Maka baik-baiklah dalam niat mencari Ilmu. Niatkanlah untuk meraih rido Allah. Ilmu yang diperolah akan diamalkan, untuk menghidupkan syariah, dan mendekatkan diri kepada Allah.
Kaum terpelajar menempati derajat yang mulia tetapi kemulyaan itu sering dikotori oleh hasrat mengejar keuntungan duniawi, seperti mencari kedudukan/kekuasaan, pengaruh, keuntungan materi, atau mencari penghormatan manusia.
Mencari ilmu adalah passion sedangkan bekerja adalah pengabdian. Barangkali ungkapan ini cukup untuk menasehati kita untuk tidak selalu menghubung-hubungkan kalau belajar di prodi A kelak akan menjadi A. Bukankah yang terpenting dari ilmu pengetahuan adalah implementasinya untuk kemaslahan masyarakat? Saya meyakini kalau niat kita tulus dalam menuntut ilmu maka kelak kita akan ditempatkan pada situasi untuk mengamalkannya.
Tidak Bermewah-mewahan
Mencari ilmu tidaklah mudah. Apalagi dalam perantauan. Banyak aral dan rintangan. Ada kalanya menemui materi yang rumit dan susah untuk difahami. Ada kalanya pula suasana hati dan lingkungan yang tidak mendukung proses belajar secara optimal. Belum lagi, godaan untuk bersenang-senang dan bermewah-mewahan.
Saya teringat saat di perantauan. Orangtua saya memberi nasehat supaya saya belajar tirakat dan ngrekso (menahan diri). Terutama ngrekso dari keinginan ini dan itu yang dapat melalaikan diri dari tujuan utama: menuntut ilmu.
Nasehat-nasehat tentang tirakat dan ngerkso ini tidak melulu menahan diri dari ingin ini dan itu. Yang paling sering adalah puasa sunnah.
Manajerial Waktu
Jumlah mata pelajaran yang menumpuk—empat mata pelajaran dalam satu hari dan tigabelas atau lebih dalam satu pekan—menuntut para pelajar untuk jeli dan cermat menjaga waktu. Mengatur waktu untuk berbagai aktifitas. Waktu untuk belajar, murojaah, ibadah, sampai waktu untuk istirahat.

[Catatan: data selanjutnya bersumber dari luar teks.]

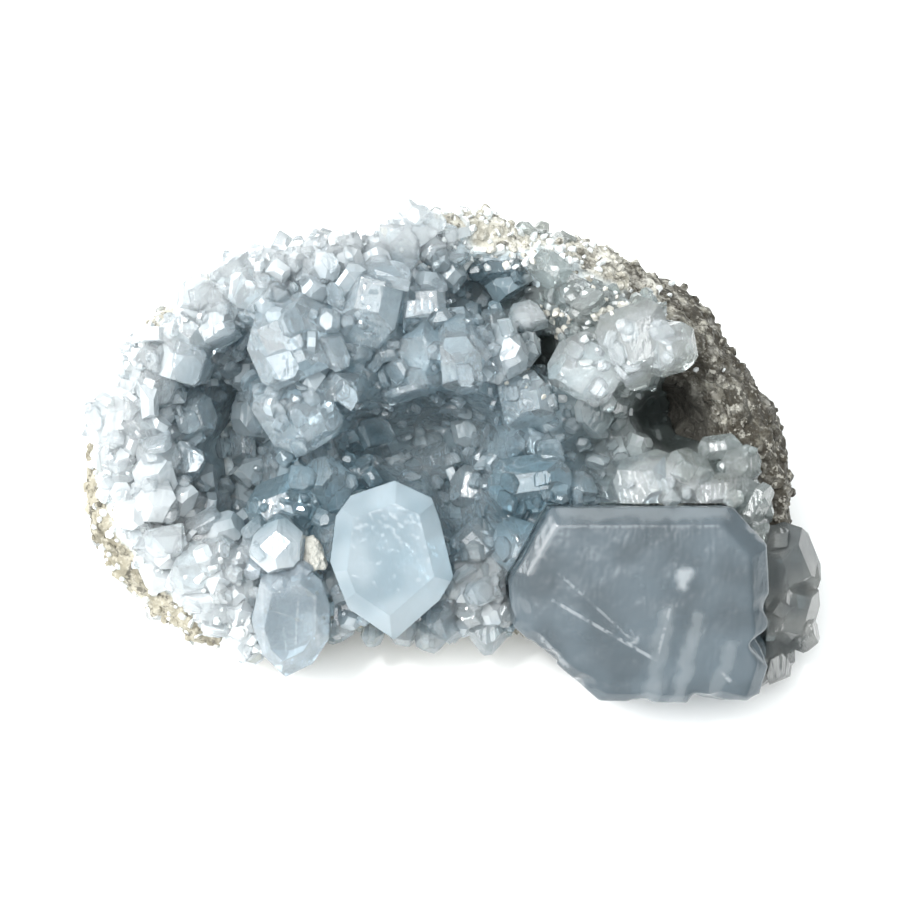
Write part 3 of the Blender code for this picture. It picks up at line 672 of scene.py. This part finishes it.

Manajemen waktu orang yang sedang menuntut ilmu tentu berbeda dengan manajemen waktu pekerja. Sebaiknya, para pelajar itu menata waktu sebaik mungkin untuk mempelajari bebagai ilmu. Mengurangi waktu berlehai-lehai dan senda gurau. Memperbanyak waktu mutholaah dan diskusi.
Waktu yang paling baik untuk belajar dan berdiskusi adalah pagi hari sedangkan siang digunakan untuk menulis. Pada malam hari digunakan untuk mutholaáh dan mudzakaroh. Sedangkan waktu yang paling baik untuk menghafal adalah waktu sahur. Meskipun kewajiban menuntut ilmu tidak dibatasi oleh umur tetapi merencanakan waktu belajar sangatlah penting. Semasa muda digunakan sebaik mungkin untuk mencari ilmu lalu sisanya dimanfaatkan untuk mengamalkannya. Ingat sebuah pepatah: belajar di masa kecil bagai mengukir di atas batu dan belajar di masa tua bagai mengukir di atas air.
Saat ini desakan materialisme sangat menghimpit. Hampir-hampir semua urusan diukur dalam bentuk imbalan-imbalan materi. Saya sangat berharap nilai-nilai seperti ini masih dikecap oleh para siswa di sekolah-sekolah atau di TPA mereka. Kalau toh tidak langsung melekat pada saat itu, semoga dapat memperkuat dirinya saat menghadapi benturan-benturan kelak.